Asbestos, old and leaky pipes and squirrel stashes of nuts - 2 spider bites this season - so no - tiles staying up! When kid # 1 leaves for college I might take over some primo real estate! She could always sleep on the loom bench. Keep up the nice work!
SallyE, may I dare say 'quite an amazing contraption'.
i'm late to this party, but i must say 'holy cow, batman'. i'm totally impressed with what you've done. i am filing away the information in the back of my brain. i'd love to do something like this (when i have time... when i have room... when i have the confidence...lol)
thank you for sharing all the pictures. :-)
"I think we need a bigger boat." :) As space is always a constraint for looms of width and height. However, it's amazing what patterns and fabric that can be produced with a simple machine of mostly cords and wood. :)
What have you been working on with this loom lately Sally?
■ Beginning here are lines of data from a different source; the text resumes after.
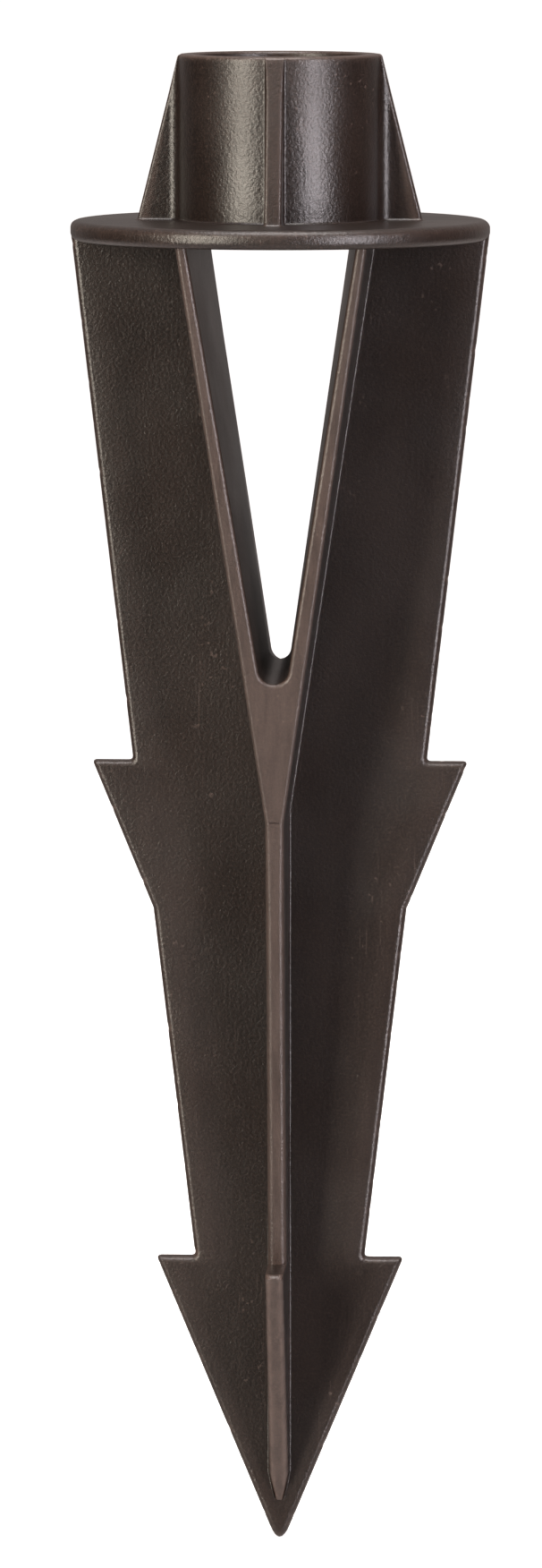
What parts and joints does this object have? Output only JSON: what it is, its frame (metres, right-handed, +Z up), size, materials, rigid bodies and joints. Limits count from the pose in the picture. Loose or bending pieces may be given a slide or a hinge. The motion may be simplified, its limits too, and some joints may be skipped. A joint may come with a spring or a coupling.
{
  "type": "torch pole ground stake",
  "caption": "One-piece moulded plastic ground stake with a round pole socket, a soil flange, a forked upper shank, barbed fins and a blunt point.",
  "frame": {"origin": "centre of the pole socket's floor, level with the flange's top face", "axes": "+Z up the pole, out of the socket; +X to the right across the wide blade; -Y towards the front keel"},
  "size_m": [0.0708, 0.0708, 0.254],
  "materials": {
    "brown_plastic": "satin moulded, dark warm brown, fine grain"
  },
  "bodies": {
    "root": {"pole_socket": "brown_plastic", "socket_gusset_front": "brown_plastic", "socket_gusset_rear": "brown_plastic", "socket_gusset_left": "brown_plastic", "socket_gusset_right": "brown_plastic", "soil_flange": "brown_plastic", "fork_wall_left": "brown_plastic", "fork_wall_right": "brown_plastic", "fork_web": "brown_plastic", "front_keel": "brown_plastic", "rear_keel": "brown_plastic", "front_barb": "brown_plastic", "rear_barb": "brown_plastic", "upper_fin_left": "brown_plastic", "upper_fin_right": "brown_plastic", "upper_barb_left": "brown_plastic", "upper_barb_right": "brown_plastic", "middle_fin_left": "brown_plastic", "middle_fin_right": "brown_plastic", "lower_barb_left": "brown_plastic", "lower_barb_right": "brown_plastic", "stake_tip": "brown_plastic"}
  },
  "joints": []
}
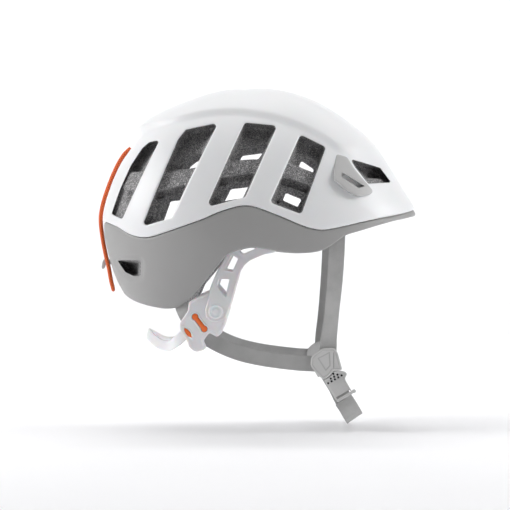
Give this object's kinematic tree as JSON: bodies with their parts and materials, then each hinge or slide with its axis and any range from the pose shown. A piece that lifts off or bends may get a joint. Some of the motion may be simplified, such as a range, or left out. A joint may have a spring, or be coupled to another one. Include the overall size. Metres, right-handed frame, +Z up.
{
  "type": "climbing helmet",
  "caption": "Hard-shell climbing helmet with side vents, foam liner, tilting headband, webbing harness with chin buckle, headlamp clips and rear elastic.",
  "frame": {"origin": "centre of the head in the plane of the headband", "axes": "+X forward, towards the visor; +Y to the wearer's left; +Z up through the crown"},
  "size_m": [0.2877, 0.2046, 0.3033],
  "materials": {
    "shell_white": "satin moulded plastic, white",
    "shell_grey": "satin moulded plastic, mid grey",
    "foam": "moulded bead foam, charcoal with pale flecks",
    "comfort_pad": "knitted cover over soft foam, black",
    "clip_grey": "satin moulded plastic, light grey",
    "frost_plastic": "milky translucent moulded plastic",
    "orange_plastic": "satin moulded plastic, orange",
    "orange_cord": "braided elastic, orange",
    "webbing": "flat woven polyester webbing, grey",
    "buckle_grey": "fine-textured moulded plastic, grey",
    "pin_metal": "nickel-plated"
  },
  "bodies": {
    "helmet": {"shell_upper": "shell_white", "shell_lower": "shell_grey", "foam_liner": "foam", "lamp_clip_left": "clip_grey", "lamp_clip_right": "clip_grey", "rear_hook": "clip_grey", "forehead_pad": "comfort_pad", "crown_pad_front": "comfort_pad", "crown_pad_rear": "comfort_pad", "headband_pivot_left": "pin_metal", "headband_pivot_right": "pin_metal", "strap_anchor_front_left": "clip_grey", "strap_anchor_front_right": "clip_grey", "strap_anchor_rear_left": "clip_grey", "strap_anchor_rear_right": "clip_grey", "strap_front_left": "webbing", "strap_front_right": "webbing", "strap_rear_left": "webbing", "strap_rear_right": "webbing", "divider_left": "buckle_grey", "divider_right": "buckle_grey", "buckle_socket": "buckle_grey", "socket_magnet": "pin_metal", "strap_ring": "buckle_grey"},
    "headband": {"headband_strut_left": "frost_plastic", "headband_strut_right": "frost_plastic", "strut_rivet_left": "frost_plastic", "strut_rivet_right": "frost_plastic", "adjuster_plate_left": "frost_plastic", "adjuster_plate_right": "frost_plastic"},
    "nape": {"nape_band": "frost_plastic"},
    "lock_left": {"lock_button_left": "orange_plastic"},
    "lock_right": {"lock_button_right": "orange_plastic"},
    "elastic": {"rear_elastic": "orange_cord"},
    "chin": {"buckle_tongue": "buckle_grey", "tongue_magnet": "pin_metal", "ladder_bar": "buckle_grey", "chin_strap": "webbing"}
  },
  "joints": [
    {"name": "headband_tilt", "type": "hinge", "parent": "helmet", "child": "headband", "pos_m": [0.024, 0, -0.014], "axis": [0, 1, 0], "range_deg": [-10, 0]},
    {"name": "nape_slide", "type": "slide", "parent": "headband", "child": "nape", "axis": [-0.7071, 0, -0.7071], "range_m": [-0.004, 0.008]},
    {"name": "lock_left_press", "type": "slide", "parent": "headband", "child": "lock_left", "axis": [0, -1, 0], "range_m": [0, 0.001], "stiffness_N_per_m": 400},
    {"name": "lock_right_press", "type": "slide", "parent": "headband", "child": "lock_right", "axis": [0, 1, 0], "range_m": [0, 0.001], "stiffness_N_per_m": 400},
    {"name": "elastic_lift", "type": "hinge", "parent": "helmet", "child": "elastic", "pos_m": [-0.1038, 0, 0.0744], "axis": [0, 1, 0], "range_deg": [0, 35], "stiffness_Nm_per_rad": 0.02},
    {"name": "chin_strap_swing", "type": "hinge", "parent": "helmet", "child": "chin", "pos_m": [0.0775, 0.0645, -0.1317], "axis": [0.866, 0, 0.5], "range_deg": [0, 50]}
  ]
}
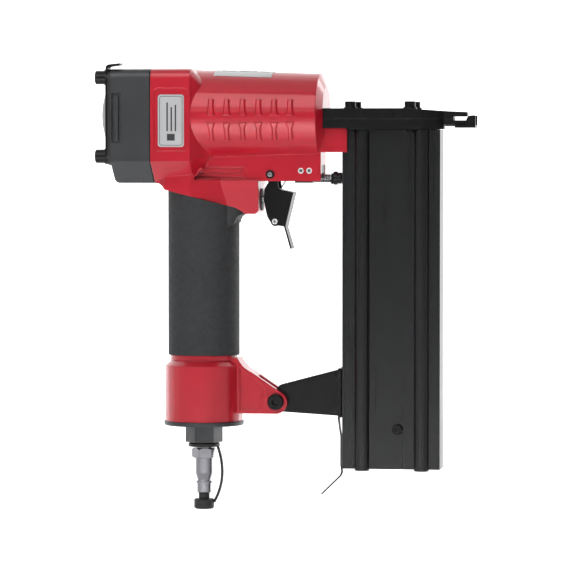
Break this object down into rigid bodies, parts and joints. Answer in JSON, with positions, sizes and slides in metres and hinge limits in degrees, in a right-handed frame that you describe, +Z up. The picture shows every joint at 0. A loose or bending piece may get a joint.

Sally, I was wondering about wear on your draw cords. It appears they are rubbing on the frame, or are they run through small pullies (wood, plastic) ?
Lately, I have been working on a different loom, which I will tell you about in a few weeks. I'm so behind on various things!
As for the draw chords - are you looking at the shaft draw chords? I pretty much did the same thing as Glimakra does - I drilled a hole and then drilled again on both sides with a countersink bit. The chord I'm using is really strong, and I have lots of it, so I'm not worried about them rubbing, but if they do eventually, I'll just replace them.
I was just wondering, thanks. :)
I highly recommend Becky's DVD. It gives you some details like how much higher the back beam needs to be than the breast beam, etc. It would have been difficult to build this drawloom without that DVD.
Also, the textbook they use in accompaniment to that video can be helpful even if it's Swedish. As well as Sara von Tresckow's great book "When a Single Harnass Simply Isn't Enough" published in 2014. :)
Hi, I'm new to drawloom and would like to learn about pattern saving lashes. Unfortunately I cannot see any of the pics. Is there a good place to find out about using these lashes? Thank you.